Evolution of existing instruments and design and construction of new ones provide fresh opportunities for materials investigations. Developments over the past year include both first and second target stations.
Good progress has been made on the project to build a new high-field muon spectrometer. Hifi – which will allow applied fields of up to 5T – is now into its construction phase. The experimental area has been prepared and surveyed; the large magnet support structure has been assembled; all of the detectors have been delivered; and a variety of other services are being installed. The magnet is in construction by Cryogenic Ltd and due for delivery in January. We hope that the instrument will be ready for commissioning experiments by the end of the year.
Merlin is a new high flux chopper instrument that was built to replace the HET spectrometer. It is now operational and performing as predicted. The incident flux is nearly 20 times that of HET at 10meV and with position sensitive detectors we have 70,000 pixels covering a solid angle some 8 times larger than HET. Experiments that would take a day on HET now typically take less than an hour. In its first month of operation Merlin has seen huge competition for time and is already producing high-profile papers.

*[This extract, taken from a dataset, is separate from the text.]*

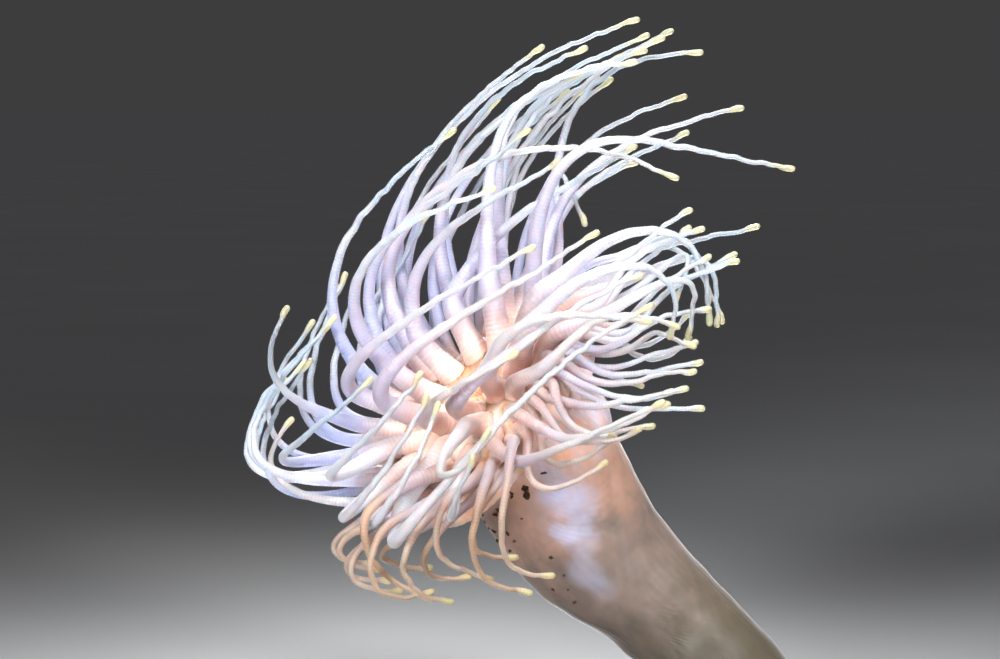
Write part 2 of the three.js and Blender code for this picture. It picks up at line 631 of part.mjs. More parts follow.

Significant progress has been made with design work for the major upgrade to the Polaris diffractometer. This project, funded from the STFC Facilities Development scheme with contributions to the design work from Spain, will provide large count rate increases coupled with significant improvements to the instrumental resolution at backscattering angles. The major components of the new instrument (vacuum tank, detectors, incident beam collimation, radial collimator) have been designed and the overall layout approved. Installation of the new instrument is scheduled for early 2010.
A related programme, with funding form the Swedish research council, Vetenskapsrådet, is developing a suite of new sample environment equipment to exploit the enhanced capabilities of the new instrument.
Installation of a high-reflectivity supermirror guide on Hrpd is now complete. Supermirror technology, allied to a unique geometric design of the 100m long guide, has enabled flux grains (of up to a factor of 100) that have revolutionised instrument performance. Furthermore, experiments on small samples and in cases where sample volume is limited due to sample environment equipment for compounds where high resolution is specifically required will become tractable for the first time.
Iris has undergone an extensive detector upgrade including new photomultiplier-tube manifolds for the graphite and mica analyser banks; addition of µ-metal shielding to avoid stray-field interference from cryomagnet operation on neighbouring instruments; and improved stability by use of GEM-type detector electronics. The new graphite detector bank has been operational since March 2008, leading to a much-improved detector stability and a 50-fold suppression of stray-field effects, as well as a doubling of detected flux. Installation of the mica detector assembly is scheduled for the end of the year.
The Surf upgrade programme has continued with installation and commissioning of new hardware and software, including a new detector linear encoder, a new transverse goniometer at the sample position and revised computer controls for motion. New sample environment controls for the water bath and Langmuir film balance (Nima trough) has enabled much more satisfactory operation. A Matlab-based package for simultaneous fitting of non-polarised data at multiple contrasts is nearing completion. Its main advantages are a simple windows-based interface and the ability to directly load ISIS raw data.
Vesuvio has just had a major instrument upgrade. As a result of collaboration between ISIS, Milan University and Rome University under the EC funded e.VERDI project, a completely new method of detecting eV neutrons has been developed and has been installed at forward scattering angles. There are a number of advantages of the new technique, including significantly better energy resolution, reduced detector saturation and improved stability – so that Vesuvio measurements are greatly improved.